Smoky Mussels Pomodoro (Printable Version)

Smoky tomato mussels with Mediterranean flavors, white wine, and smoked paprika ready in 25 minutes.

# What You'll Need:

→ Seafood

01 - 1.5 lbs fresh mussels, scrubbed and debearded

→ Vegetables & Aromatics

02 - 2 tbsp olive oil
03 - 1 medium yellow onion, finely chopped
04 - 3 cloves garlic, minced
05 - 1/2 tsp crushed red pepper flakes

→ Tomatoes

06 - 1 can (14 oz) diced tomatoes
07 - 2 tbsp tomato paste

→ Seasonings

08 - 1 tsp smoked paprika
09 - 1/2 tsp sea salt
10 - 1/4 tsp freshly ground black pepper

→ Liquids

11 - 1/2 cup dry white wine
12 - 1/4 cup water

→ Garnish

13 - 2 tbsp fresh parsley, chopped
14 - Lemon wedges for serving

# How to Make It:

01 - Heat olive oil in a large skillet or Dutch oven over medium heat.

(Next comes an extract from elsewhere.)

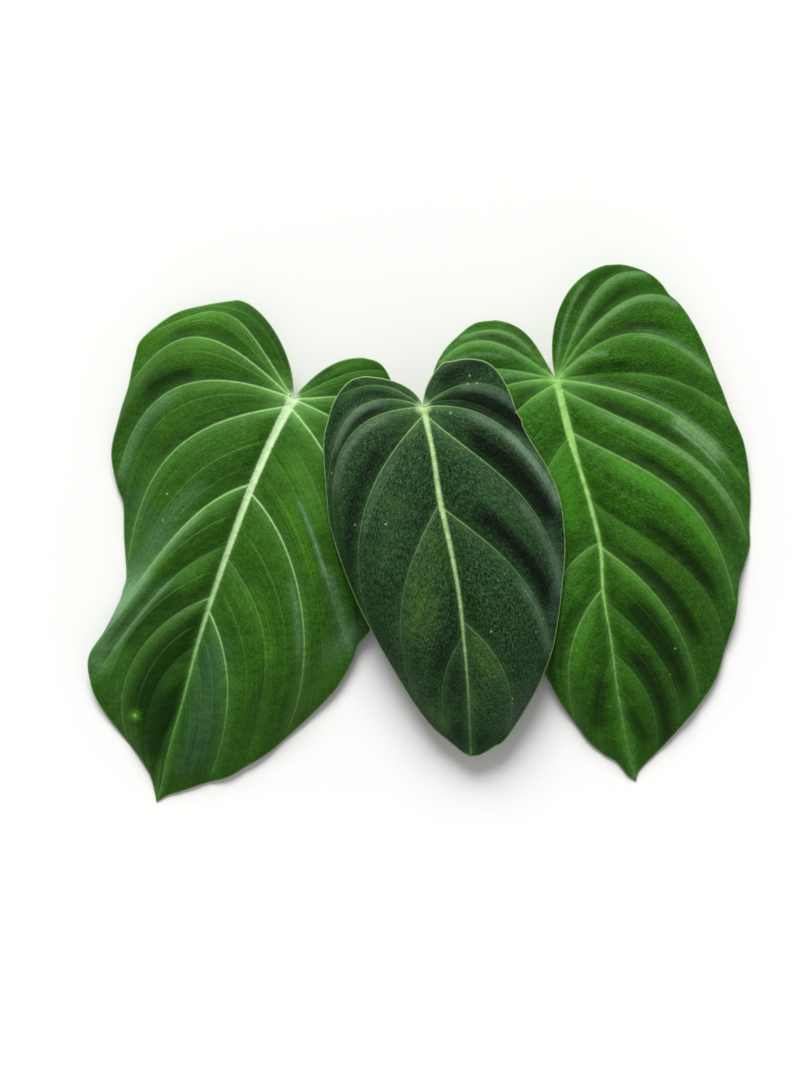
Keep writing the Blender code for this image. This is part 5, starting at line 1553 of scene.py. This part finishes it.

Add onion and cook until soft and translucent, approximately 3 minutes.
02 - Stir in minced garlic and red pepper flakes, cooking for 30 seconds until fragrant.
03 - Add smoked paprika, tomato paste, and diced tomatoes. Cook while stirring for 2 minutes.
04 - Pour in dry white wine and water, bringing the mixture to a simmer.
05 - Add mussels and season with salt and pepper. Cover tightly and cook for 5-7 minutes, shaking the pan occasionally, until mussels open. Discard any unopened mussels.
06 - Taste the sauce and adjust salt and pepper as needed.
07 - Sprinkle with fresh parsley and serve immediately with lemon wedges.

# Expert Advice:

01 -
  • It tastes like you spent hours on it but really takes less time than ordering delivery.
  • The smoky tomato broth is so good you will fight over who gets to soak up the last bit with bread.
  • Mussels are affordable, sustainable, and way less intimidating than they look.
  • You can make this on a weeknight and still feel like you are treating yourself to something special.
02 -
  • Do not skip shaking the pan while the mussels steam because it helps them cook evenly and open at the same time.
  • If your mussels are very sandy, soak them in cold salted water for 20 minutes before cooking and they will purge most of the grit.
  • The broth is the best part, so serve this in wide shallow bowls and make sure you have plenty of crusty bread for soaking it up.
03 -
  • Use a pot with a tight fitting lid so the steam does not escape, which is what actually cooks the mussels quickly and evenly.
  • If you want a thicker sauce, simmer it uncovered for an extra minute or two after removing the mussels so it reduces slightly.
  • Always have extra bread on hand because you will run out before you think you will, and someone will definitely want to scrape the bottom of the bowl.